In Washington, President Bush said, "I too want to express my heartfelt sympathies for the citizens of New York, those on the airplane, those whose houses were damaged, and those who were hurt on the ground."

Earlier, White House press secretary Ari Fleischer said there had been no unusual communications with the cockpit. Asked if there were any indications of terrorism, Fleischer said "We have not ruled anything in; we have not ruled anything out."

Latest developments

• As part of the increased post-September 11 security environment, the Pentagon ordered additional combat air patrols over the United States and its coastlines after Flight 587 crashed.

• There is "no indication" of what caused Flight 587 to crash, American Airlines chairman and CEO said Monday.
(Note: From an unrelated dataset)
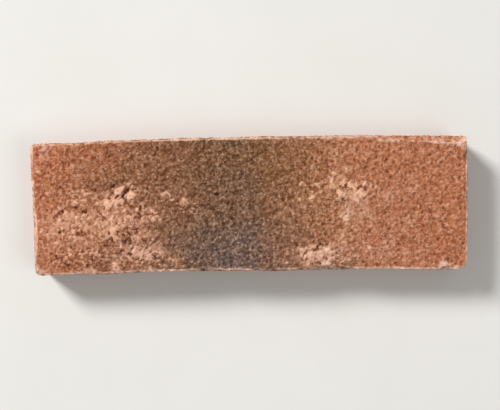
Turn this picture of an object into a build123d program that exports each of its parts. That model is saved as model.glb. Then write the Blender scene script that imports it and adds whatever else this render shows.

Donald Carty said the crash came at a "difficult time" for the airline and the nation -- two months after four jets, including two American Airlines planes, were hijacked and crashed by terrorists.

• Carty said the last maintenance "A-check" on the plane was performed Sunday. A heavier maintenance check was done October 3, and the jet last underwent a major overhaul in December 1999. Another overhaul was scheduled for July 2002.

• All three New York-area airports -- Kennedy, LaGuardia and Newark -- closed after the crash. They later reopened to accept incoming flights, and LaGuardia and Newark also began allowing departures.

• All of New York's bridges and tunnels were closed after the crash, but they were later reopened to outbound traffic.

• A senior FBI official said there had been no intelligence gathered and no threats made, "nothing to indicate this was an act of terrorism."

• Armed F-15 Eagles were already airborne over New York at the time of the crash and fighters were flying Combat Air Patrol (CAP) over Washington, senior defense officials said. News of the crash sparked the North American Aerospace Defense Command (NORAD) to scramble jets already on "strip alert" at a number of other bases around the country. (Full story)

• The United Nations went into a partial lockdown after the crash. The U.N. Security Council's president issued a statement expressing shock at the news of the crash and offering "heartfelt sympathies to the people of the United States and families of those who lost their lives." (Full story)

• The Empire State Building was evacuated as a security precaution.

• About 200 family members of passengers on the plane were waiting at the Las Americas International Airport in Santo Domingo, said Dominican customs official Evelyn Aredondo. "People are watching TV, waiting to hear something," she said. "They are very upset."

• American Airlines set up a telephone number for family members to call for information. The number is 1-800-245-0999.